■ Task description ■
Reproduce exactly the lines below from the one containing "in_place() other_side() hinge_screw();" through the one containing "points = [vertex.co", including both, and nothing else.

■ Data entries ■
━━━━
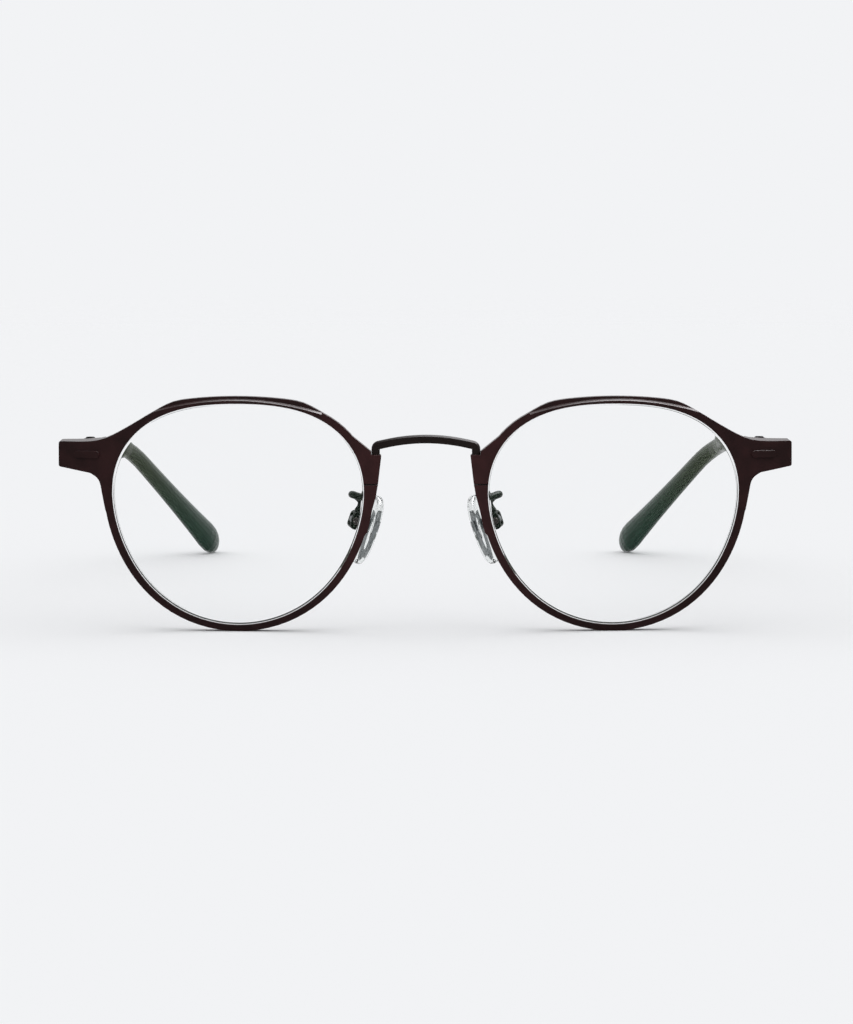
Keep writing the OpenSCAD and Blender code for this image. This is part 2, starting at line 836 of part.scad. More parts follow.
// The core's plate with round ends and the root of its tab, all grown by the given play
module core_body(grow) {
    back = pad_back - core_in;
    translate([back - core_t - grow, 0, -pad_drop - core_drop]) rotate([90, 0, 90])
        linear_extrude(core_t + 2 * grow)
            union() {
                for (s = [-1, 1]) translate([0, s * (core_l - core_w) / 2]) circle(d = core_w + 2 * grow);
                square([core_w + 2 * grow, core_l - core_w], center = true);
            }
    translate([back - core_t / 2, -tab_t / 2 - grow, -tab_r - grow])
        cube([core_t / 2 - back, tab_t + 2 * grow, 2 * (tab_r + grow)]);
}

// Soft clear pad: full towards the nose, flatter at the back, moulded round its core
module nose_pad() {
    rings = 15;
    sides = 20;
    fullness = 2.4;
    last_ring = 0.992;
    function size(s) = (1 - abs(s) ^ fullness) ^ (1 / fullness);
    pocket_play = 0.03;
    color(clear)
    pad_frame()
    difference() {
        loft([
            for (k = [0:rings - 1])
                let (s = last_ring * sin(90 * (2 * k / (rings - 1) - 1)), f = size(s))
                    [
                        for (i = [0:sides - 1])
                            let (
                                a = 360 * (i + 0.5) / sides,
                                t = pad_t * f ^ 0.6 * (cos(a) > 0 ? back_share : 1 - back_share)
                            )
                                [
                                    -pad_off + power(cos(a), 0.8) * t,
                                    power(sin(a), 0.9) * f * pad_w / 2,
                                    s * pad_l / 2 - pad_drop
                                ]
                    ]
        ]);
        core_body(pocket_play);
    }
}

// Front half of a hinge: a base on the endpiece and the upper and lower knuckles
module hinge_front() {
    base_w = 1.5 * 2 * knuckle_r;
    base_y = endpiece_back + touch;
    low = hinge_z - hinge_h / 2;
    each_h = (hinge_h - knuckle_h) / 2 - knuckle_play;
    color(bridge_brown)
    difference() {
        union() {
            translate([hinge_x - base_w / 2, base_y, low]) cube([base_w, leaf_t, hinge_h]);
            for (z = [low, low + hinge_h - each_h]) {
                translate([hinge_x, hinge_y, z]) cylinder(h = each_h, r = knuckle_r);
                translate([hinge_x - knuckle_r, base_y, z]) cube([2 * knuckle_r, hinge_y - base_y, each_h]);
            }
        }
        translate([hinge_x, hinge_y, low - over])
            cylinder(h = hinge_h + 2 * over, d = hinge_screw_d + 2 * touch);
    }
}

// Temple half of a hinge: the middle knuckle on a leaf that lies along the temple
module hinge_temple() {
    leaf = 0.7;
    leaf_h = 3.2;
    leaf_x = bar_x - bar_t / 2 - touch;
    low = hinge_z - knuckle_h / 2;
    color(bridge_brown)
    difference() {
        union() {
            translate([hinge_x, hinge_y, low]) cylinder(h = knuckle_h, r = knuckle_r);
            translate([hinge_x, hinge_y - leaf, low])
                cube([leaf_x - leaf / 2 - hinge_x, leaf + knuckle_r, knuckle_h]);
            translate([leaf_x, bar_y, hinge_z]) rotate([0, 0, atan(temple_lean)])
                translate([-leaf, hinge_y - bar_y - leaf, -leaf_h / 2]) cube([leaf, leaf_l, leaf_h]);
        }
        translate([hinge_x, hinge_y, low - over])
            cylinder(h = knuckle_h + 2 * over, d = hinge_screw_d + 2 * screw_play);
    }
}

// Hinge screw, put in from above
module hinge_screw() {
    slot = 0.3;
    head_edge = 0.2;
    color(steel)
    translate([hinge_x, hinge_y, hinge_z + hinge_h / 2 + touch])
    difference() {
        union() {
            translate([0, 0, -hinge_h]) cylinder(h = hinge_h, d = hinge_screw_d);
            cylinder(h = hinge_head_h, r1 = hinge_head_d / 2, r2 = hinge_head_d / 2 - head_edge);
        }
        translate([-hinge_head_d, -slot / 2, hinge_head_h / 2]) cube([2 * hinge_head_d, slot, over]);
    }
}

// Temple: a flat bar that runs on as a wire inside the tip
module temple() {
    color(bridge_brown)
    loft(concat(
        [for (y = bar_rings) temple_section(y, bar_t, bar_height(y), flat_round, end_z)],
        [
            for (y = concat([tip_at - touch], wire_rings))
                temple_section(y, wire_d, wire_d, wire_round, end_z)
        ]
    ));
}

// Tip: a soft sleeve over the wire, broader towards its end
module temple_tip() {
    hole = wire_d + 2 * wire_play;
    color(acetate_green)
    loft_with_hole(
        tip_sections(end_z),
        [
            for (y = concat(wire_rings, [wire_end + wire_play]))
                temple_section(y, hole, hole, wire_round, end_z)
        ]
    );
}

in_place() rim();  // left_rim
in_place() other_side() rim();  // right_rim
in_place() bridge();
in_place() lens();  // left_lens
in_place() other_side() lens();  // right_lens
in_place() rim_lock(1);  // left_rim_lock_upper
in_place() other_side() rim_lock(1);  // right_rim_lock_upper
in_place() rim_lock(-1);  // left_rim_lock_lower
in_place() other_side() rim_lock(-1);  // right_rim_lock_lower
in_place() rim_lock_screw();  // left_rim_lock_screw
in_place() other_side() rim_lock_screw();  // right_rim_lock_screw
in_place() pad_arm();  // left_pad_arm
in_place() other_side() pad_arm();  // right_pad_arm
in_place() pad_box();  // left_pad_box
in_place() other_side() pad_box();  // right_pad_box
in_place() pad_screw();  // left_pad_screw
in_place() other_side() pad_screw();  // right_pad_screw
in_place() pad_core();  // left_pad_core
in_place() other_side() pad_core();  // right_pad_core
in_place() nose_pad();  // left_nose_pad
in_place() other_side() nose_pad();  // right_nose_pad
in_place() hinge_front();  // left_hinge_front
in_place() other_side() hinge_front();  // right_hinge_front
in_place() hinge_temple();  // left_hinge_temple
in_place() other_side() hinge_temple();  // right_hinge_temple
in_place() hinge_screw();  // left_hinge_screw
in_place() other_side() hinge_screw();  // right_hinge_screw
in_place() temple();  // left_temple
in_place() other_side() temple();  // right_temple
in_place() temple_tip();  // left_temple_tip
in_place() other_side() temple_tip();  // right_temple_tip
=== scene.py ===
# %% [markdown]
# # Panto eyeglasses with a thin metal front
#
# The frame is lacquered metal, the lenses and nose pads are clear, and the temples end in soft
# green tips. Every piece comes as an exact solid, already in place, so most of the work here is
# in the finishes. Only the lenses and the nose pads are made again in mesh code, because their
# look depends on how smoothly light bends through them.

import math

import bmesh
import bpy
from mathutils import Matrix, Vector


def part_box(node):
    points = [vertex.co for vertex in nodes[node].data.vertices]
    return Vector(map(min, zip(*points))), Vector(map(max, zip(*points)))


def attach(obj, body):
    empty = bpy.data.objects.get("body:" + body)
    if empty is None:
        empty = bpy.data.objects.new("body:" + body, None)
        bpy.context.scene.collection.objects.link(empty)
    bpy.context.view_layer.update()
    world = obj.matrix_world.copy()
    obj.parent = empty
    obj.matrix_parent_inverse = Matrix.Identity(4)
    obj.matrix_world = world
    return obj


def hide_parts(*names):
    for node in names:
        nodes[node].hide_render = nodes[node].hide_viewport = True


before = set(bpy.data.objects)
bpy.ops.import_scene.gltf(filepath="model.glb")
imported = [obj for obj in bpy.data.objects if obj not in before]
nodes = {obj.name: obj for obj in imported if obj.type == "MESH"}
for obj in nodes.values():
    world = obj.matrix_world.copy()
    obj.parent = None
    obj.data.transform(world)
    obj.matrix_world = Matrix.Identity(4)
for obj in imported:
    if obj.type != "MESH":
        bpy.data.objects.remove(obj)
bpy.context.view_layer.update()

# %% [markdown]
# ## Sizes that the new pieces share with the solids
#
# A new lens has to fit the same groove as the solid that it stands for. Its sizes could be
# measured on the solid's mesh, but the few numbers that shaped the solid are easier to read, and
# only the place of the front comes from the frame. They are in millimetres from the middle of
# the footprint. Each lens and its rim follow a large ball, turned out a little so that the front
# wraps slightly round the face.

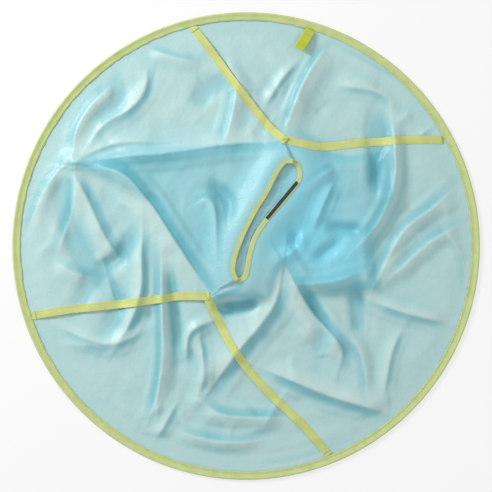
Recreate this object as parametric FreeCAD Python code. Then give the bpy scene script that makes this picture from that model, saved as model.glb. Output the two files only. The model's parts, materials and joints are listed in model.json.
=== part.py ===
import FreeCAD, Part
import math
import os

from FreeCAD import Vector

# Pop-up cape: a spring-wire hoop holds a round sheet of light taffeta flat. The sheet is a front and a
# back panel joined by two short shoulder seams, with a long neck slot between them, and two side
# panels that run under them, so that an arm comes out through each lap. Millimetres, +Z up, floor at
# z = 0, origin at the hoop's centre, +X along the neck slot, +Y towards the back panel.

# ---- driving dimensions ------------------------------------------------------------------------
OUTER_RADIUS = 425.0         # outside of the rim binding
RIM_HEIGHT = 4.6             # rim binding over the wire
RIM_BINDING_WIDTH = 15.0     # rim binding, from its inner edge to the outside
RIM_POCKET_DEPTH = 9.5       # how far the cloth reaches into the rim binding
WIRE_RADIUS = 1.0            # spring-steel wire
FERRULE_WALL = 0.5           # crimped tube over the wire's two ends
FERRULE_LENGTH = 24.0
SLEEVE_WALL = 0.3            # shrunk sleeve over the ferrule
SLEEVE_LENGTH = 40.0
WIRE_END_GAP = 1.0
WIRE_JOINT_ANGLE = -100.0    # degrees round the hoop

CLOTH = 0.5                  # one layer of panel cloth
TAPE = 0.6                   # one leg of binding tape
THREAD = 0.2                 # stitches stand this far out of the cloth
THREAD_WIDTH = 0.8
RIM_STITCHES = 144           # stitches round the rim
RIM_STITCH_LENGTH = 12.0
RIM_STITCH_INSET = 2.5       # from the rim binding's inner edge

NECK_HEIGHT = 40.0           # front neck edge above the floor
PLATEAU_RADIUS = 215.0       # the sheet is level inside this radius
MAIN_LIFT_OFF = 1.5          # front and back panels rise this far inside the rim binding
SIDE_LIFT_OFF = 10.5         # side panels rise this far inside it
SIDE_LAP = 32.0              # side panels reach this far under the main panels
SIDE_DROP = 1.5              # side panels lie this far below the front panel

ARM_TAPE_WIDTH = 15.0
ARM_TAPE_STOP = 6.5          # arm bindings stop this far short of the rim binding
NECK_TAPE_WIDTH = 9.0
NECK_CLEARANCE = 0.3         # between the neck bindings and the cloth edge in them
SEAM_WIDTH = 8.0

STRIP_WIDTH = 6.0            # hook strip and loop strip
STRIP_THICKNESS = 1.2
STRIP_CLEARANCE = 0.4        # loop strip over the hook strip while the lip swings
CLOSING_ANGLE = 11.5         # degrees that the lip swings to close the neck

WEBBING = 0.9                # one layer of the packing loop
LOOP_WIDTH = 19.0
LOOP_LENGTH = 42.0
LOOP_TILT = 12.0             # degrees, up the slope of the cloth
LOOP_TURN = -5.6             # degrees about +Z
PIVOT_CLEARANCE = 0.4
TACK_LENGTH = 14.0
TACK_WIDTH = 3.0
TACK_HEIGHT = 0.5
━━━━
■ Solution ■
in_place() other_side() hinge_screw();  // right_hinge_screw
in_place() temple();  // left_temple
in_place() other_side() temple();  // right_temple
in_place() temple_tip();  // left_temple_tip
in_place() other_side() temple_tip();  // right_temple_tip
=== scene.py ===
# %% [markdown]
# # Panto eyeglasses with a thin metal front
#
# The frame is lacquered metal, the lenses and nose pads are clear, and the temples end in soft
# green tips. Every piece comes as an exact solid, already in place, so most of the work here is
# in the finishes. Only the lenses and the nose pads are made again in mesh code, because their
# look depends on how smoothly light bends through them.

import math

import bmesh
import bpy
from mathutils import Matrix, Vector


def part_box(node):
    points = [vertex.co for vertex in nodes[node].data.vertices]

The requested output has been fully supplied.